Local drinking rules

Nova Scotians seem to treat alcohol with all the dedication and gusto it gets from 15-year-old boys throwing a party when the rents are away from the weekend.  An English woman I know once remarked: “It’s as if they can’t close an open bottle.  They have a huge bottle of rum but throw away the cork and then insist it all has to be finished in a go.”

They talk about hangovers, plan for hangovers, as though that state is the expected outcome of socializing. “So what are you doing tomorrow?” “Well, I’ll have a massive hangover so I’ll go lie on the beach.” This is at nine in the morning when the speaker has just told me her mother’s in town for the weekend and they’re going to dinner this evening. The speaker is at least 30, not 12 or even 19.  And she thinks the drinking age here (19) is way too high. “You can get a driver’s license at 16 but you can’t drink!  What a mixed up thing!”

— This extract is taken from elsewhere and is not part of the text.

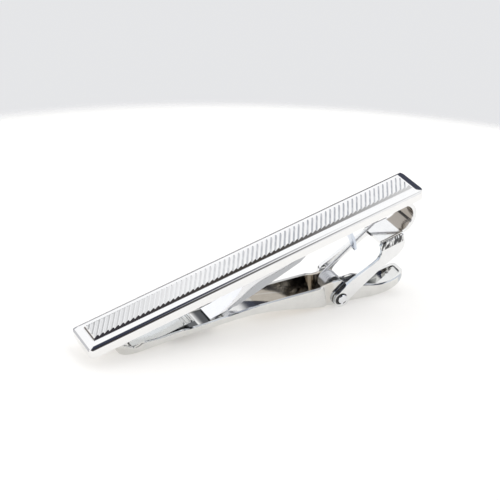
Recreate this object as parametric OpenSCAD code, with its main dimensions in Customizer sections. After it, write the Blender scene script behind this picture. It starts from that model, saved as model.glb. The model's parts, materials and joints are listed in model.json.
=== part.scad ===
// Spring-loaded tie bar: a ribbed front bar carrying a sprung jaw clasp on its back.
// The clip stands on its jaw tip and the lobes of its frame, as on a table: +Z is straight up
// and the bar slopes along X. The origin is the middle of the bar's back face.
// Each module draws along the bar: Y across, z = 0 at its back face, and X from the point that
// the jaw's drawing starts at, which lies bar_start before the bar's left end.

/* [Front bar] */
// overall length of the bar
bar_length = 57.5; // [40:0.5:75]
// where the left end lies in the drawing of the clasp
bar_start = 0.5; // [0:0.1:2]
// width of the bar
bar_width = 6.2; // [4:0.1:10]
// thickness of the bar
bar_thick = 1.8; // [1:0.1:3]
// radius of the rounded long edges
edge_r = 0.8; // [0.1:0.05:0.9]
// length of the sloped nose at each end
end_slope = 1.1; // [0.3:0.1:2]
// height that the end nose drops
end_drop = 0.34; // [0.1:0.02:0.6]
// corner radius seen from above
corner_r = 0.9; // [0.2:0.1:2]
// slope of the bar when the clip stands on its jaw
stand_tilt = 16.6; // [0:0.1:25]

/* [Ribbed panel] */
// distance from the left end to the panel
panel_left = 1.45; // [1:0.05:4]
// distance from the right end to the panel
panel_right = 1.3; // [1:0.05:4]
// width of the raised panel at its foot
panel_width = 3.52; // [2:0.02:5]
// height of the grooves' floor above the rim
panel_rise = 0.26; // [0.1:0.02:0.6]
// slope of the panel's flanks from flat
flank_slope = 53; // [35:1:80]
// spacing of the ribs along the bar
rib_pitch = 0.81; // [0.5:0.01:2]
// slant of the ribs from straight across
rib_slant = 34; // [0:1:50]
// height of a rib above the grooves' floor
rib_height = 0.2; // [0.05:0.01:0.4]

/* [Clasp frame] */
// sheet thickness of the frame
frame_t = 0.6; // [0.4:0.05:0.9]
// half width of the folded strip
frame_half = 2.0; // [1.5:0.05:2.6]
// outside radius of the folded end
fold_r = 2.9; // [2:0.1:4]
// position of the fold centre along the bar
fold_x = 54.2; // [50:0.1:56]
// where the soldered flange starts
flange_x = 47.0; // [44:0.1:50]
// where the return strip is cut off
strip_x = 50.0; // [47:0.1:52]
// radius of the ear lobe around the rivet
lobe_r = 1.45; // [1.1:0.05:2]

/* [Pivot] */
// rivet axis, distance along the bar
pivot_x = 42.0; // [38:0.1:46]
// rivet axis, height below the back face
pivot_z = -12.35; // [-15:0.05:-9]
// rivet shank radius
pin_r = 0.55; // [0.4:0.01:0.7]
// radius of the formed rivet heads
pin_head_r = 0.85; // [0.7:0.01:1.1]
// running clearance of the jaw on the rivet
pin_gap = 0.05; // [0.02:0.01:0.1]

/* [Jaw] */
// sheet thickness of the jaw channel
jaw_t = 0.45; // [0.3:0.05:0.6]
// half width of the front of the jaw
jaw_half = 2.4; // [1.8:0.05:2.6]
// half width of the cheeks and tail
tail_half = 1.9; // [1.5:0.05:1.95]
// thickness of the raised tooth plate
tooth_t = 0.2; // [0.15:0.05:0.4]
// half width of the tooth plate
tooth_half = 1.6; // [1:0.05:1.9]

/* [Grip leaf] */
// sheet thickness of the leaf
leaf_t = 0.3; // [0.2:0.05:0.5]
// half width of the leaf
leaf_half = 1.5; // [1:0.05:1.9]

/* [Spring] */
// wire radius
wire_r = 0.25; // [0.15:0.01:0.35]
// coil radius to the middle of the wire
coil_r = 1.35; // [1:0.05:2]
// coil centre along the bar
coil_x = 41.5; // [39:0.05:44]
// coil centre below the back face
coil_z = -10.2; // [-12:0.05:-8]
// middle of the farthest turn
coil_far_y = 1.15; // [0.5:0.05:1.3]
// number of closed turns
coil_turns = 5; // [3:1:6]

/* [Hidden] */
$fn = 48;
half_w = bar_width / 2;
panel_len = bar_length - panel_left - panel_right;
ear_in = frame_half;
ear_out = frame_half + frame_t;
wire_pitch = 2 * wire_r - 0.03;
leg_r = wire_r - 0.03;
steps = 5;

// smooth curve through a list of stations
function cr(a, b, c, d, t) =
    0.5 * ((2 * b) + (c - a) * t + (2 * a - 5 * b + 4 * c - d) * t * t
    + (3 * b - a - 3 * c + d) * t * t * t);
function at(p, i) = p[max(0, min(len(p) - 1, i))];
function smooth(p) = concat(
    [for (i = [0:len(p) - 2]) for (k = [0:steps - 1])
        cr(at(p, i - 1), p[i], at(p, i + 1), at(p, i + 2), k / steps)],
    [p[len(p) - 1]]);
function flip(p) = [for (i = [len(p) - 1:-1:0]) p[i]];
function drop(p, d) = [for (q = p) [q[0], q[1] + d]];

// side views are drawn in X-Z and given a width from y0 to y1
module slab(y0, y1) {
    translate([0, y1, 0])
        rotate([90, 0, 0])
            linear_extrude(height = y1 - y0)
                children();
}

// moves what is drawn onto the bar's middle, and stands the clip up
module seat() {
    rotate([0, -stand_tilt, 0])
        translate([-bar_start - bar_length / 2, 0, 0])
            children();
}

// ---- front bar -------------------------------------------------------------
module bar_outline() {
    hull_w = half_w - corner_r;
    translate([corner_r, -half_w])
        square([bar_length - 2 * corner_r, bar_width]);
    translate([0, -hull_w])
        square([bar_length, 2 * hull_w]);
    for (x = [corner_r, bar_length - corner_r])
        for (s = [-1, 1])
            translate([x, s * hull_w])
                circle(r = corner_r);
}

module bar_section() {
    translate([-half_w, 0])
        square([bar_width, bar_thick - edge_r]);
    translate([-half_w + edge_r, 0])
        square([bar_width - 2 * edge_r, bar_thick]);
    for (s = [-1, 1])
        translate([s * (half_w - edge_r), bar_thick - edge_r])
            circle(r = edge_r);
}

module bar_blank() {
    intersection() {
        linear_extrude(height = bar_thick)
            bar_outline();
        rotate([90, 0, 90])
            linear_extrude(height = bar_length)
                bar_section();
        slab(-half_w, half_w)
            polygon([[0, 0], [bar_length, 0],
                     [bar_length, bar_thick - end_drop],
                     [bar_length - end_slope, bar_thick],
                     [end_slope, bar_thick],
                     [0, bar_thick - end_drop]]);
    }
}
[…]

The evening of drinking here seems to start earlier, too, than in other places I’ve lived: by six, there are lines at the bars and some people are already stumbling on their way from one to the next. As someone who walks on downtown sidewalks by seven most mornings, I’m familiar with the stomach contents that wind up voided there virtually every evening. It doesn’t seem that these folks are particularly fastidious drinkers or have hollow legs.

The Provincially operated liquor stores sell gift cards in 10, 25 and 50 dollar denominations and even host wine and liqueur tastings.  “Beer tents” appear at every public function.

This may be the one place I can live where I appear abstemious in contrast, mostly because I tend to pace myself, not carry on in public and keep stoppers when opening fresh bottles.